### Data segment
[start]

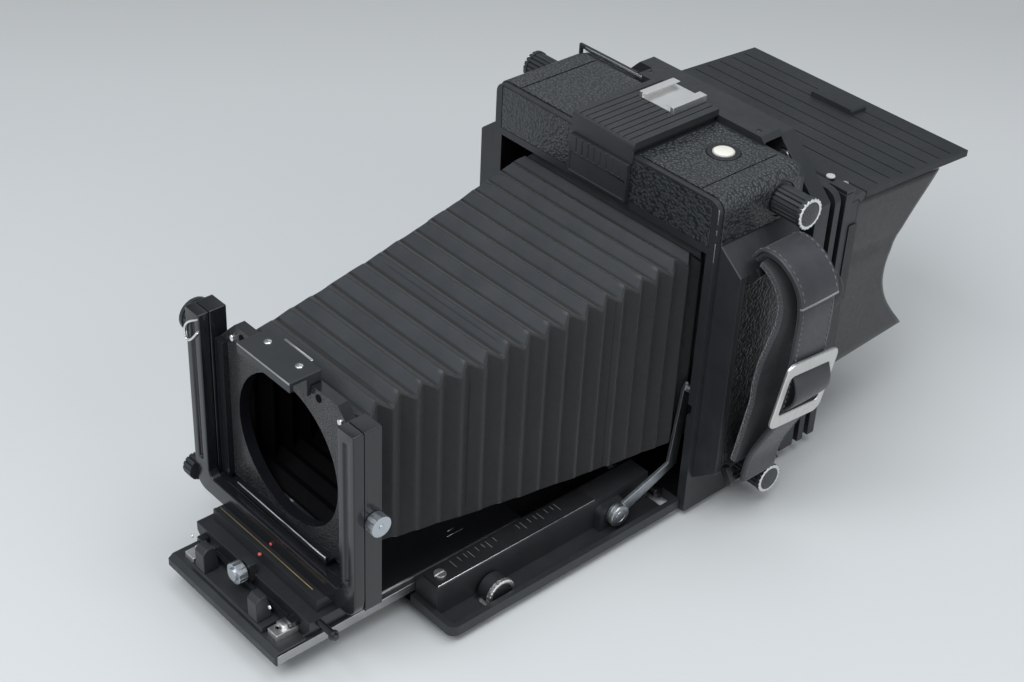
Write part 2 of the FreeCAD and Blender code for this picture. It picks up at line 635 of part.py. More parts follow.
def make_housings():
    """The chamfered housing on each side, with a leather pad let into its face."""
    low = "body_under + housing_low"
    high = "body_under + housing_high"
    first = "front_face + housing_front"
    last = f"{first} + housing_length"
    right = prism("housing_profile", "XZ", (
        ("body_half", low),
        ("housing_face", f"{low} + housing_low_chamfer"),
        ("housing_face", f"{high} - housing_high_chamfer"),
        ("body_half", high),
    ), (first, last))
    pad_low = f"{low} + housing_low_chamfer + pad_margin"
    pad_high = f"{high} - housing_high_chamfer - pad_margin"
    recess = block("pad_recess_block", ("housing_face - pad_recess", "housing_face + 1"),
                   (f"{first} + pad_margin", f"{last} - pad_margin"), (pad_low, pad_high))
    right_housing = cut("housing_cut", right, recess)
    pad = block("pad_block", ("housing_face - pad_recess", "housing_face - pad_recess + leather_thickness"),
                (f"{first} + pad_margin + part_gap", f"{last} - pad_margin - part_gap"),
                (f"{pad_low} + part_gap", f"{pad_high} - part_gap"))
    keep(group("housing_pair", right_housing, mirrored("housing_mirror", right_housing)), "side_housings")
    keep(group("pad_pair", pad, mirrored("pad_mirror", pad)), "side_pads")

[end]

### Written task
Repeat the material word for word, in full.

### Response
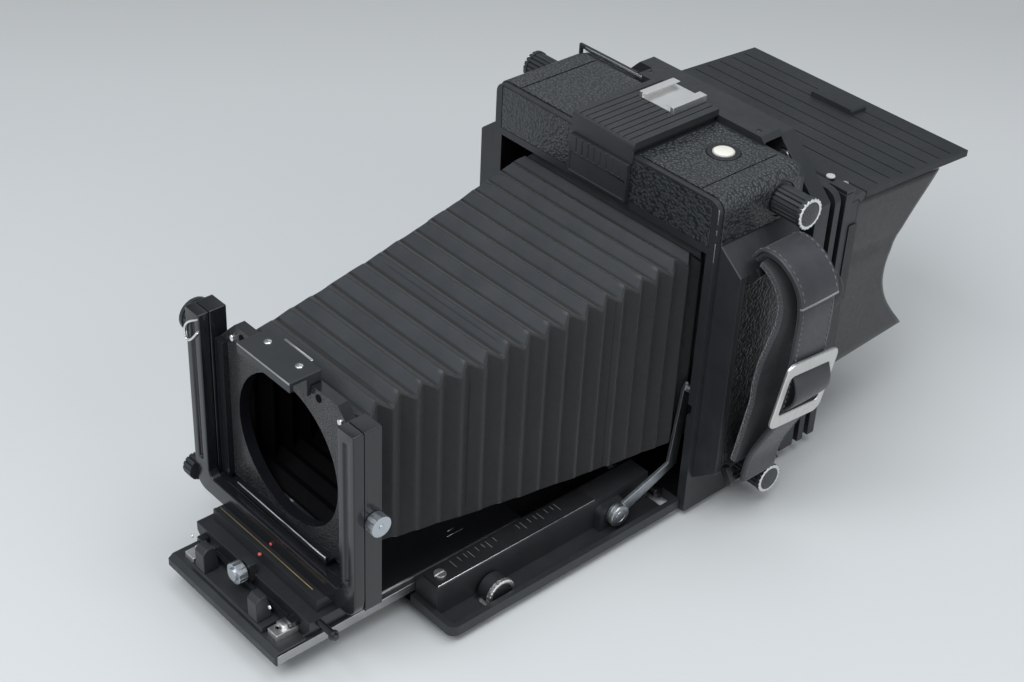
Write part 2 of the FreeCAD and Blender code for this picture. It picks up at line 635 of part.py. More parts follow.
def make_housings():
    """The chamfered housing on each side, with a leather pad let into its face."""
    low = "body_under + housing_low"
    high = "body_under + housing_high"
    first = "front_face + housing_front"
    last = f"{first} + housing_length"
    right = prism("housing_profile", "XZ", (
        ("body_half", low),
        ("housing_face", f"{low} + housing_low_chamfer"),
        ("housing_face", f"{high} - housing_high_chamfer"),
        ("body_half", high),
    ), (first, last))
    pad_low = f"{low} + housing_low_chamfer + pad_margin"
    pad_high = f"{high} - housing_high_chamfer - pad_margin"
    recess = block("pad_recess_block", ("housing_face - pad_recess", "housing_face + 1"),
                   (f"{first} + pad_margin", f"{last} - pad_margin"), (pad_low, pad_high))
    right_housing = cut("housing_cut", right, recess)
    pad = block("pad_block", ("housing_face - pad_recess", "housing_face - pad_recess + leather_thickness"),
                (f"{first} + pad_margin + part_gap", f"{last} - pad_margin - part_gap"),
                (f"{pad_low} + part_gap", f"{pad_high} - part_gap"))
    keep(group("housing_pair", right_housing, mirrored("housing_mirror", right_housing)), "side_housings")
    keep(group("pad_pair", pad, mirrored("pad_mirror", pad)), "side_pads")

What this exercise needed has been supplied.